Lastly, make sure that you also get into the right mindset before you practice. I often listen to a great recording to get into a musical head space and to get excited about the music. I try remember why I am playing and strive to start motivated and inspired each time I get into the practice room so I can tackle these difficult areas with determination.
Stay inspired and you’ll stay motivated
This music is all about inspiration.
The intangible force that keeps drawing you in and pushing you to improve. The creative spark, that “thing” that makes you keep trying to get better.

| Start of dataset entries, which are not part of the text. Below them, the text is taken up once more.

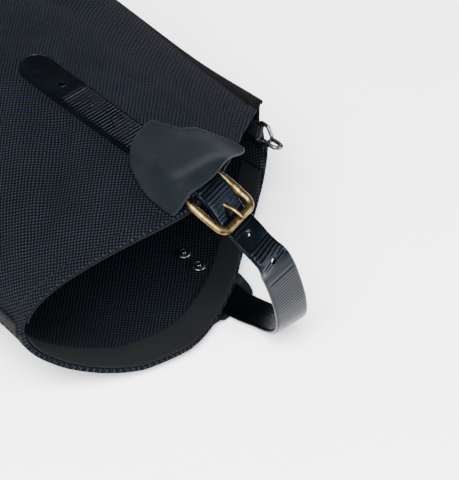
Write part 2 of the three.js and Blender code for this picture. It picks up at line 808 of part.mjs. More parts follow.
function patchUnderside(curve, x, y) {
  const shell = outerZ(x, y) + GAP + 0.1;
  const at = strapTopAt(curve, Math.max(y, HEEL_BAR[1] - 1));
  const outside = Math.max(0, Math.abs(x - at.x) - STRAP_WIDTH / 2 - TUNNEL_SIDE);
  const tunnel = at.z + STRAP_THICK / 2 + TUNNEL_CLEAR - TUNNEL_SLOPE * outside;
  return Math.max(shell, tunnel);
}

function buildPatch() {
  const count = 36;
  const rings = 8;
  const curve = strapCurve();
  const rim = patchRim(count);
  const flat = [new THREE.Vector3(...PATCH_CENTRE, 0)];
  for (let r = 1; r <= rings; r++) {
    rim.forEach((p) => flat.push(flat[0].clone().lerp(p, r / rings)));
  }
  const under = flat.map((p) => new THREE.Vector3(p.x, p.y, patchUnderside(curve, p.x, p.y)));
  const over = under.map((p) => new THREE.Vector3(p.x, p.y, p.z + PATCH_THICK));
  const offset = over.length;
  const triangles = [];
  const spot = (r, i) => (r === 0 ? 0 : 1 + (r - 1) * count + (i % count));
  for (let i = 0; i < count; i++) {
    triangles.push(0, spot(1, i), spot(1, i + 1));
    triangles.push(offset, offset + spot(1, i + 1), offset + spot(1, i));
    for (let r = 1; r < rings; r++) {
      const [a, b, c, d] = [spot(r, i), spot(r + 1, i), spot(r + 1, i + 1), spot(r, i + 1)];
      triangles.push(a, b, c, a, c, d);
      triangles.push(offset + a, offset + c, offset + b, offset + a, offset + d, offset + c);
    }
    const a = spot(rings, i);
    const b = spot(rings, i + 1);
    triangles.push(a, offset + a, offset + b, a, offset + b, b);
  }
  part.add(meshOf("buckle_patch", outwards(geometryOf([...over, ...under], triangles)), coated));
}

// ---- the patch on the inner side, with the strap's riveted end in it ----
function buildInnerPatch() {
  const low = HEM_LOW_Y + 3;
  const shape = new THREE.Shape();
  shape.moveTo(30, low);
  shape.lineTo(ANCHOR_X + 4, low + 6);
  shape.quadraticCurveTo(ANCHOR_X + 16, low + 8, ANCHOR_X + 15, low + 22);
  shape.lineTo(ANCHOR_X + 13, low + 50);
  shape.quadraticCurveTo(ANCHOR_X + 12, low + 62, ANCHOR_X, low + 62);
  shape.lineTo(40, low + 58);
  shape.quadraticCurveTo(14, low + 54, 14, low + 30);
  shape.quadraticCurveTo(14, low, 30, low);
  const plate = new THREE.ExtrudeGeometry(shape, {
    depth: INNER_PATCH_THICK - GAP,
    bevelEnabled: false,
    curveSegments: 5,
  });
  plate.translate(0, 0, -REST_DEPTH - INNER_PATCH_THICK);
  const halfPocket = STRAP_WIDTH / 2 + GAP;
  const pocketTop = anchorLowY + ANCHOR_LENGTH + 2 * GAP;
  const pocket = box(
    [ANCHOR_X - halfPocket - 0.5, low - 20, anchorZ - STRAP_THICK / 2 - GAP],
    [ANCHOR_X + halfPocket, pocketTop, -REST_DEPTH + 1],
  );
  const under = -REST_DEPTH - INNER_PATCH_THICK;
  const tools = rivetYs.flatMap((y) => [
    rivetTool(y, RIVET_R + GAP),
    rod(RIVET_HEAD_R + GAP, under - 1, under + RIVET_HEAD_THICK + GAP).translate(ANCHOR_X, y, 0),
  ]);
  part.add(meshOf("inner_patch", cut(plate, pocket, ...tools), coated));
}

function buildRivets() {
  const under = -REST_DEPTH - INNER_PATCH_THICK;
  const top = -REST_DEPTH + FABRIC + GAP;
  rivetYs.forEach((y, i) => {
    const head = rod(RIVET_HEAD_R, under + 0.1, under + RIVET_HEAD_THICK);
    const shaft = rod(RIVET_R, under + 0.5, top + 1.6, 16);
    const washer = cut(rod(RIVET_HEAD_R, top, top + 1), rod(RIVET_R + 0.2, top - 1, top + 2, 16));
    const rivet = meshOf(`strap_rivet_${i + 1}`, join(head, shaft), steel);
    rivet.position.set(ANCHOR_X, y, 0);
    const burr = meshOf(`rivet_washer_${i + 1}`, washer, steel);
    burr.position.set(ANCHOR_X, y, 0);
    part.add(rivet, burr);
  });
}

// ---- the lace hook at the front ----
const HOOK_ANGLE = 352;
const TAB_SHARE = 0.03;
const TAB_LENGTH = 15;
const hookFrame = mountFrame(HOOK_ANGLE, TAB_SHARE, underlapDepth(HOOK_ANGLE) + UNDERLAP_THICK + HOOK_SETBACK);

function buildLaceHook() {
  const group = groupAt(hookFrame);
  const eye = HOOK_WIRE_R + 0.4;
  const wall = 1;
  const outer = eye + wall;
  const drop = -TAB_SHARE * (TOP_Y - hemY(HOOK_ANGLE)) - 2 * HOOK_WIRE_R;
  const back = -outer;
  const shape = new THREE.Shape();
  shape.moveTo(back + outer, drop + TAB_LENGTH);
  shape.lineTo(back + outer, drop);
  shape.absarc(back, drop, outer, 0, -Math.PI, true);
  shape.lineTo(back - outer, drop + 2);
  shape.lineTo(back + outer - 2.4, drop + 7);
  shape.lineTo(back + outer - 2.4, drop + TAB_LENGTH);
  shape.closePath();
  const hole = new THREE.Path();
  hole.absarc(back, drop, eye, 0, 2 * Math.PI);
  shape.holes.push(hole);
  const body = new THREE.ExtrudeGeometry(shape, {
    depth: TAB_WIDTH - 2,
    bevelEnabled: false,
    curveSegments: 8,
  });
  body.translate(0, 0, -(TAB_WIDTH - 2) / 2);
  body.applyMatrix4(
    new THREE.Matrix4().makeBasis(
      new THREE.Vector3(0, 0, 1),
      new THREE.Vector3(0, 1, 0),
      new THREE.Vector3(-1, 0, 0),
    ),
  );
  group.add(meshOf("lace_hook_tab", body, webbing));

  const half = HOOK_WIDTH / 2;
  const spot = (x, y, z) => new THREE.Vector3(x, drop + y, back + z);
  const bar = tube([spot(-half, 0, 0), spot(0, 0, 0), spot(half, 0, 0)], HOOK_WIRE_R);
  const cheek = (s) => tube([spot(s * half, 1, 0), spot(s * half, -5, 0), spot(s * 1.6, -9, 0)], HOOK_WIRE_R);
  const bend = tube(
    [
      spot(0, -8.4, 0),
      spot(0, -HOOK_REACH + 3, 0),
      spot(0, -HOOK_REACH, -2.2),
      spot(0, -HOOK_REACH + 2.5, -5),
      spot(0, -HOOK_REACH + 8, -5.6),
    ],
    HOOK_WIRE_R,
  );
  group.add(meshOf("lace_hook", join(bar, cheek(1), cheek(-1), bend), steel));
  part.add(group);
}

// ---- assembly ----
buildPanels(rivetYs.map((y) => rivetTool(y, RIVET_R + GAP)));
buildClosure(snapHoles);
buildSnap();
buildCuff();
buildCamBuckle();
buildStrap();
buildBuckle();
buildKeeper();
buildPatch();
buildInnerPatch();
buildRivets();
buildLaceHook();

// The origin goes to the middle of the underside.
const bounds = new THREE.Box3().setFromObject(part, true);
const centre = bounds.getCenter(new THREE.Vector3());
part.position.set(-centre.x, -centre.y, -bounds.min.z);
const gaiter = new THREE.Group();
gaiter.add(part);

export default gaiter;
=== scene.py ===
import math

import bmesh
import bpy
from mathutils import Matrix, Vector, noise


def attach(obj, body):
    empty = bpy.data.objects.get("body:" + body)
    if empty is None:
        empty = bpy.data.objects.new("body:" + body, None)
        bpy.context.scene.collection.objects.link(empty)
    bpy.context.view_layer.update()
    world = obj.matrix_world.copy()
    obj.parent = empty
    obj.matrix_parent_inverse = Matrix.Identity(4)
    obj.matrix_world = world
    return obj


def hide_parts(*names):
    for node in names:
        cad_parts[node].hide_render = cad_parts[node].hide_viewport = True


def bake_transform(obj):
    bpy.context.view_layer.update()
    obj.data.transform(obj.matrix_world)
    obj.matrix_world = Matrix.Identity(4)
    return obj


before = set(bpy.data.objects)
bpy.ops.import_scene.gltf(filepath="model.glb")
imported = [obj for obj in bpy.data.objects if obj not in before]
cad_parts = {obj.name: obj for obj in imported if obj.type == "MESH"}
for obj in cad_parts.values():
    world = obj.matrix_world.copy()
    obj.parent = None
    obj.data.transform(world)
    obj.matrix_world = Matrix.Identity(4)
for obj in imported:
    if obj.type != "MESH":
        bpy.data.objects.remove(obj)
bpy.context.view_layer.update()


# ---------------------------------------------------------------------------
# Camera: a long lens 1.2 m from the buckle, 44 degrees up, on the outer side.
# ---------------------------------------------------------------------------
LENS_MM = 186.3
CAMERA_TARGET = Vector((0.0113, -0.1807, 0.0671))
CAMERA_BACK = Vector((-0.4624, -0.551, 0.695)).normalized()
CAMERA_DISTANCE = 1.2

bpy.ops.object.camera_add(location=CAMERA_TARGET + CAMERA_BACK * CAMERA_DISTANCE)
camera = bpy.context.object
camera.name = "camera"
camera.rotation_euler = CAMERA_BACK.to_track_quat("Z", "Y").to_euler()
camera.data.lens = LENS_MM
camera.data.sensor_width = 36
camera.data.dof.use_dof = False
bpy.context.scene.camera = camera


# ---------------------------------------------------------------------------
# Stage: a wide pale floor that the gaiter's inner side rests on, and soft light
# from a big panel overhead with weaker panels at both sides.
# ---------------------------------------------------------------------------
FLOOR_HALF = 20.0
FLOOR_DROP = 0.0005
FLOOR_COLOUR = "#f4f2f3"


def linear(colour):
    """A hex sRGB colour as linear RGBA."""
    parts = [int(colour[i : i + 2], 16) / 255 for i in (1, 3, 5)]
    return [c / 12.92 if c <= 0.04045 else ((c + 0.055) / 1.055) ** 2.4 for c in parts] + [1.0]


def add(tree, kind, inputs, out=0, **settings):
    """Adds a shader node, sets or links its inputs by name or number, and gives one output."""
    made = tree.nodes.new("ShaderNode" + kind)
    for key, value in settings.items():
        setattr(made, key, value)
    for key, value in inputs.items():
        if isinstance(value, bpy.types.NodeSocket):
            tree.links.new(value, made.inputs[key])
        else:
            made.inputs[key].default_value = value
    return made.outputs[out]


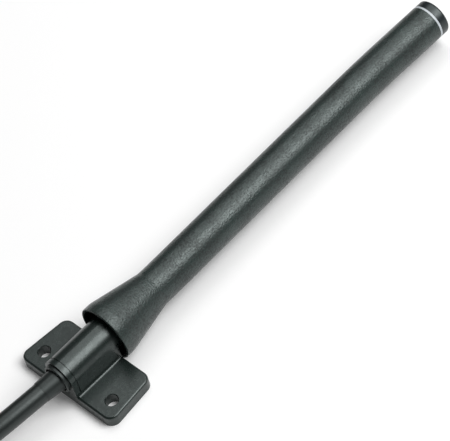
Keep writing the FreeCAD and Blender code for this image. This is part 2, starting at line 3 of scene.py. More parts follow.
import bpy
import numpy as np
from bpy.props import FloatProperty, FloatVectorProperty, IntProperty, PointerProperty
from mathutils import Matrix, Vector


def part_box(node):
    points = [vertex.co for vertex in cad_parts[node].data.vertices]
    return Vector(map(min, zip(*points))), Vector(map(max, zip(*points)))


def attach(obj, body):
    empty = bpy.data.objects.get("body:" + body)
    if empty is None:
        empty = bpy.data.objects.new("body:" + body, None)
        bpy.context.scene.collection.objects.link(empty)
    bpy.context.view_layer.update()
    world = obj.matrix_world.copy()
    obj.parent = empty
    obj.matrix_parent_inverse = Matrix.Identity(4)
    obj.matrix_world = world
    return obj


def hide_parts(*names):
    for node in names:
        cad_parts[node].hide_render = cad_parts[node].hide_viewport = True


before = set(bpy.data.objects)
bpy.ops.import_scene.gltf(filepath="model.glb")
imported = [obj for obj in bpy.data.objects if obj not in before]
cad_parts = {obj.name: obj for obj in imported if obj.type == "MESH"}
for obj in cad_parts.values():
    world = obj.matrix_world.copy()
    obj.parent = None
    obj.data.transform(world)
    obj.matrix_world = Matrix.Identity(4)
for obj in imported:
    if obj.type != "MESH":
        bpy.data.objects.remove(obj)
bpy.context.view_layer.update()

bl_info = {
    "name": "Whip antenna finish",
    "version": (1, 0, 0),
    "blender": (4, 5, 0),
    "location": "3D View > Sidebar > Antenna",
    "description": "Builds the surfaces, threads, cable, tie and stage of a flange-mounted whip antenna",
    "category": "Object",
}

# Lengths are metres in the model's own frame: X along the barrel towards the whip's tip, Z up out
# of the mounting face, and the origin on that face, midway between the two screw holes.
MM = 0.001
UP = np.array([0.0, 0.0, 1.0])


def node_low(node):
    """Lowest corner of a model node."""
    return np.array(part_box(node)[0])


def node_high(node):
    """Highest corner of a model node."""
    return np.array(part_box(node)[1])


# Places that the model gives: the barrel's axis, the ends of the jack, the whip and the bush. The
# radius, the thread's length and the clearances are the ones that the model was made with.
BARREL_RADIUS = 4.5 * MM
AXIS_HEIGHT = node_high("flange_mount")[2] - BARREL_RADIUS
JACK_START, JACK_END = node_low("jack_body")[0], node_high("jack_body")[0]
JACK_FACE = JACK_END - 5.5 * MM
SHELL_START = node_low("whip_shell")[0]
BUSH_FACE = node_low("cable_bush")[0]
MOUTH = node_low("whip_sleeve")[0]
TURN_CLEARANCE = 0.05 * MM
FIT_CLEARANCE = 0.03 * MM

# The plug shell moulded into the bell: where its head, neck and stem start and where it ends, from
# its open end, and the radii of the hollow that holds its head and neck
SHELL_PLACES = np.array([0.0, 5.0, 9.4, 13.9]) * MM
SHELL_HEAD_RADIUS = 4.4 * MM
SHELL_NECK_RADIUS = 3.5 * MM

# Cable end of the mount, and the route from the strain relief down to the oval coil
CABLE_YAW = math.radians(4.0)
CABLE_HEADING = np.array([-math.cos(CABLE_YAW), math.sin(CABLE_YAW), 0.0])
RELIEF_LENGTH = 4.5 * MM
CABLE_EXIT = np.array([BUSH_FACE, 0.0, AXIS_HEIGHT]) + CABLE_HEADING * RELIEF_LENGTH
CABLE_FIRST_RUN = 14.5 * MM
CABLE_RUN = np.array([(-36.2, 4.2, 5.9), (-45.5, 8.5, 3.6), (-53.9, 12.0, 2.95)]) * MM

# Oval coil: the line between the middles of its two folds, and the turns wound round it
COIL_NEAR_X = -62.5 * MM
COIL_STRAIGHT = 64.0 * MM
COIL_CENTRE_Y = -7.0 * MM
COIL_LOW_Z = 3.0 * MM
COIL_POINTS_PER_TURN = 48
# Each turn passes to its next place at one crossover, a little before the one under it: first up
# two rows outside, then across to the inside, and down two rows. A step is (outwards, upwards).
COIL_STEPS = ((0, 1), (0, 1), (-1, 0), (0, -1), (0, -1))
CROSSOVER_START = -0.11
CROSSOVER_SPACING = -0.068
CROSSOVER_HALF_WIDTH = 0.058

# From the coil's lowest inner turn to the plug
COIL_LEAVE_RUN = 5.0 * MM
PLUG_AXIS_HEIGHT = 4.7 * MM
TAIL_RUN = np.array([(-113.4, -21.1, 3.0), (-104.9, -18.3, 3.2), (-96.2, -14.6, 4.0)]) * MM
PLUG_APPROACH = np.array([-87.3 * MM, -11.6 * MM, PLUG_AXIS_HEIGHT])
PLUG_START = np.array([-79.2 * MM, -9.8 * MM, PLUG_AXIS_HEIGHT])
PLUG_YAW = math.atan2(*(PLUG_START - PLUG_APPROACH)[1::-1])
NUT_START = 13.6 * MM

# Radius of the middle of the strap's thickness where it turns round the coil's edges; how far
# before its start its end begins to rise, in what length, and the gap that it then keeps
STRAP_CORNER = 2.775 * MM
STRAP_RISE_LEAD = 3.0 * MM
STRAP_RISE_LENGTH = 2.4 * MM
STRAP_GAP = 0.02 * MM

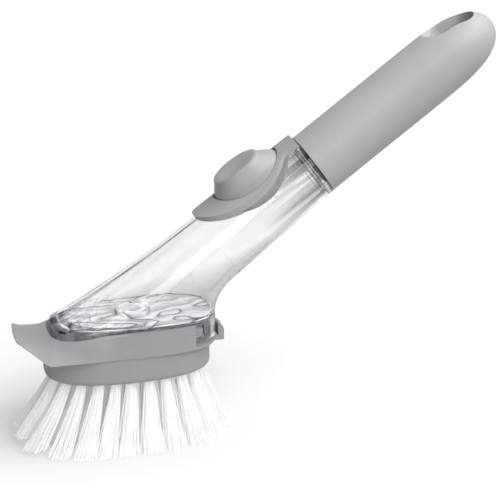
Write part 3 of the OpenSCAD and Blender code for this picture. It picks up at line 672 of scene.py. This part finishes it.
def make_world():
    """White to the camera, a dark card for the light that clear plastic bends, a room to reflections."""
    world = bpy.data.worlds.new("studio")
    scene.world = world
    n = Nodes(world)
    path = n.add("ShaderNodeLightPath")
    where = n.add("ShaderNodeTexCoord").outputs["Generated"]

    def facing(direction):
        """How far a ray points along a direction, from 0 for straight away to 1."""
        dot = n.vector("DOT_PRODUCT", where, direction, "Value")
        return n.math("ADD", n.math("MULTIPLY", dot, 0.5), 0.5)

    # The card behind and above the tube draws the edges of clear plastic
    through = n.ramp(facing((-0.58, 0.0, 0.814)), [
        (0.0, grey(0.92, 0.03)), (0.6, grey(0.92, 0.03)), (0.625, grey(0.03, 0.02)),
        (0.7, grey(0.03, 0.02)), (0.74, grey(0.92, 0.03)), (1.0, grey(0.92, 0.02))])
    # Reflections see a bright room with dark gaps at two heights
    mirrored = n.ramp(facing((0.0, 0.0, 1.0)), [
        (0.5, grey(0.9, 0.02)), (0.56, grey(1.2, 0.02)), (0.585, grey(0.15, 0.02)),
        (0.64, grey(0.15, 0.02)), (0.655, grey(1.3)), (0.8, grey(1.3)),
        (0.83, grey(0.2, 0.02)), (0.87, grey(0.2, 0.02)), (0.9, grey(1.2))])
    tone = n.mix(path.outputs["Is Glossy Ray"], WHITE, mirrored)
    tone = n.mix(path.outputs["Is Transmission Ray"], tone, through)
    extra = n.math("ADD", path.outputs["Is Camera Ray"], glossy_or_through(n, path))
    strength = n.math("ADD", 0.3, n.math("MULTIPLY", extra, 0.7))
    n.surface(n.add("ShaderNodeBackground", {
        "Color": tone, "Strength": strength}).outputs[0], "ShaderNodeOutputWorld")


def turned_to(direction):
    """The rotation that points a lamp or camera along a direction."""
    return direction.to_track_quat("-Z", "Y").to_euler()


ALL_ROUND = 180.0


def area(name, place, aim, size, power, spread=ALL_ROUND):
    """A rectangular lamp. A narrow one doesn't show in reflections or through clear plastic."""
    light = bpy.data.lights.new(name, "AREA")
    light.shape = "RECTANGLE"
    light.size, light.size_y = size
    light.energy = power
    light.spread = math.radians(spread)
    obj = bpy.data.objects.new(name, light)
    scene.collection.objects.link(obj)
    obj.location = place
    obj.rotation_euler = turned_to(Vector(aim) - Vector(place))
    obj.visible_glossy = obj.visible_transmission = spread == ALL_ROUND


make_floor()
make_world()
WAND_MIDDLE = (0.0, 0.0, 0.08)
area("key_light", (0.5, -0.75, 1.15), WAND_MIDDLE, (1.2, 1.0), 20.0)
area("fill_light", (-0.3, -1.1, 0.52), WAND_MIDDLE, (0.4, 0.9), 2.6)
area("low_light", (-0.05, -0.85, 0.03), (-0.06, 0.0, 0.005), (0.7, 0.06), 0.14, spread=25.0)
area("top_light", (0.6, 0.1, 1.1), WAND_MIDDLE, (0.8, 0.6), 5.0)


# ---------------------------------------------------------------- camera

AZIMUTH, ELEVATION = math.radians(-14.5), math.radians(20.0)
DISTANCE = 0.7143
TARGET = Vector((-0.0013, 0.0, 0.0865))
back = Vector((
    math.sin(AZIMUTH) * math.cos(ELEVATION),
    -math.cos(AZIMUTH) * math.cos(ELEVATION),
    math.sin(ELEVATION)))
camera = bpy.data.cameras.new("camera")
camera.sensor_width = 36.0
camera.lens = 108.0
camera_obj = bpy.data.objects.new("camera", camera)
scene.collection.objects.link(camera_obj)
camera_obj.location = TARGET + back * DISTANCE
camera_obj.rotation_euler = turned_to(-back)
scene.camera = camera_obj

scene.view_settings.view_transform = "Standard"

“The thing in jazz that will get Bix Beiderbecke out of his bed at two o’clock in the morning, pick that cornet up and practice into the pillow for another two or three hours, or that would make Louis Armstrong travel around the world for fifty plus years non stop, just get up out of his sick bed, crawl up on the bandstand and play, the thing that would make Duke Ellington, the thing that would make Thelonious Monk, Miles Davis, Charlie Parker, Mary Lou Williams, the thing that would make all of these people give their lives for this, and they did give their lives… And when you get a taste of that, there’s just nothing else you’re going to taste that’s as sweet.”~Wynton Marsalis
On your journey, inspiration will keep you motivated and pain will keep you honest, and lastly experience will give you the confidence to keep going when things get tough.
Whenever you pick up your instrument, practice an etude, or walk out on stage you must remember the reason why you’re playing this music. In the end you can take away the music, you can take away the band, and you can even take away your instrument, but that intangible inspiring force that draws you to music is always going to be there inside you. So do yourself a favor, make sure you listen to it.